The third issue was excess real estate capacity. Knight took
additional reserves in accordance with GAAP in the first quarter
for unoccupied space in Knight's future headquarters at 545
Washington Boulevard in Jersey City, N.J. We have also continued
to seek a sub-lease tenant to reduce our costs for the space we
won't occupy. Within the next 18 months, Knight will begin its
move to the new offices at an estimated cost of $40 million. The
move will allow the company to improve our technology infrastructure,
productivity and efficiency while securing sufficient and
appropriate space for us before the lease for our current headquarters
expires in 2006.
We have made headway with our final unresolved issue, a private
arbitration claim and regulatory inquiries that followed the filing
of that claim.

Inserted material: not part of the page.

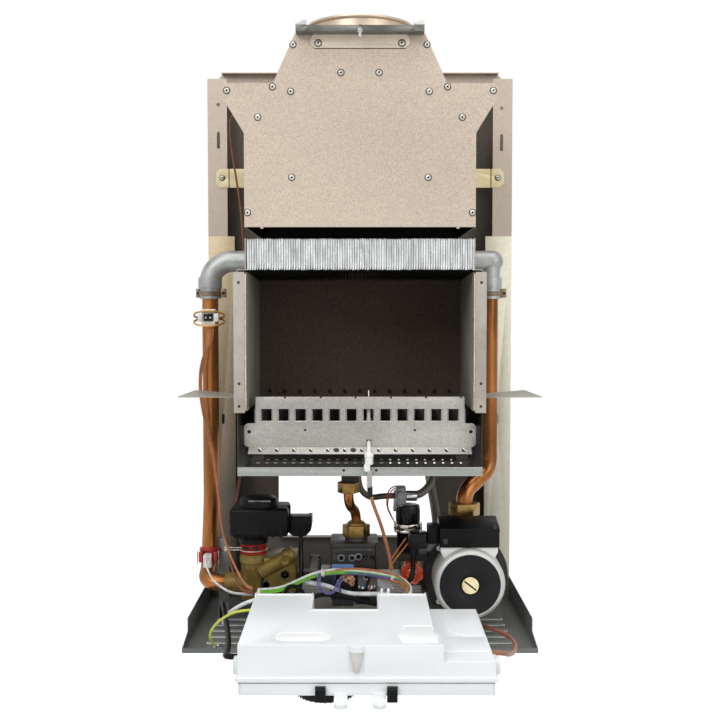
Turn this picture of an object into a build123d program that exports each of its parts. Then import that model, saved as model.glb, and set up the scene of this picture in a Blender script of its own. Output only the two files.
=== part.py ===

In early March 2004, the U.S. Securities and
Exchange Commission and NASD notified us that they are considering
actions against Knight Securities, now Knight Equity
Markets, and its former CEO for specific trade activity, conduct,
supervision and record-keeping that occurred in 1999 through 2001.
These notifications are important next steps toward concluding
the outstanding regulatory inquiries. As I write to you, the company
is preparing its response to the regulators. In the meantime,
Knight also continues to defend against the private arbitration
claim. We look forward to closing this chapter from our past.
Transforming Equity Markets
With these legacy issues addressed to the best of our ability, we
concentrated efforts on growing our institutional business and
adjusting our broker-dealer business.
As noted over the past year, new management has a new
philosophy — an unwavering commitment to our clients. We have
better organized our structure and operations around client needs.
One of the most visible of these efforts was changing the name of
our over-the-counter equities subsidiary to Knight Equity Markets,
the first step in moving all of our equities trading under one umbrella.
Knight also instituted more coordinated sales and trading functions.
Much of the last year was spent making numerous enhancements
to our product and service offering for institutions, which we
believe represents our greatest opportunity for growth. For example,
we opened or added to our regional sales trading offices, all while
keeping our home base strong in Jersey City. We hired an international
and ADR sales and trading team, added to our listed block
trading staff, brought on an options and exchange traded funds
sales and trading team, and strengthened our listed and agency
program trading staffs. In addition, Knight acquired the highly
respected soft dollar and commission recapture business of
Donaldson & Co. At the end of 2003 Knight had 65 institutional
sales traders, compared to less than 30 in the fall of 2002.
Today we have institutional leaders who not only have established
relationships but who also have the ability to build new ones.
Knight did all of this in one year, and all to provide the widest
range of, and highest-quality choices for, our institutional clients.
We've made significant progress among institutions, but we will
not become complacent. We will expand sales coverage as demand
dictates and concentrate our efforts where Knight has a particular
strength or opportunity. Institutions seek high-quality trade executions
from firms that give them superior service and with whom
they can build strong relationships. Knight can and will continue
to meet all of these demands.
In 2003 we also were successful in adjusting our trading operations,
particularly those serving our broker-dealer clients, to a decimalized
environment. After struggling with this challenge from 2001 through
2002, we reduced staffing levels; established a new, competitive
rebate schedule which included a profit-sharing structure; initiated
fees for execution; negotiated lower clearing rates; and adjusted
our auto-execution protocols to manage order flow inventory with
greater efficiency. These changes moved Knight into a favorable
position in advance of the market's rebound. In fact, our internal
efforts combined with market conditions made our broker-dealer
business the greatest contributor to Knight's turn from loss to
profit in 2003.
On top of our success in introducing new efficiencies, Knight
made numerous improvements to our technology infrastructure,
including an increase in capacity that allows us to process more
volume than ever before.
In 2004 we will continue to look for ways to increase the efficiency
of our equity trading operations. We believe there still is room for
greater automation, broker-dealer client penetration, and improvements
to client service and relationships.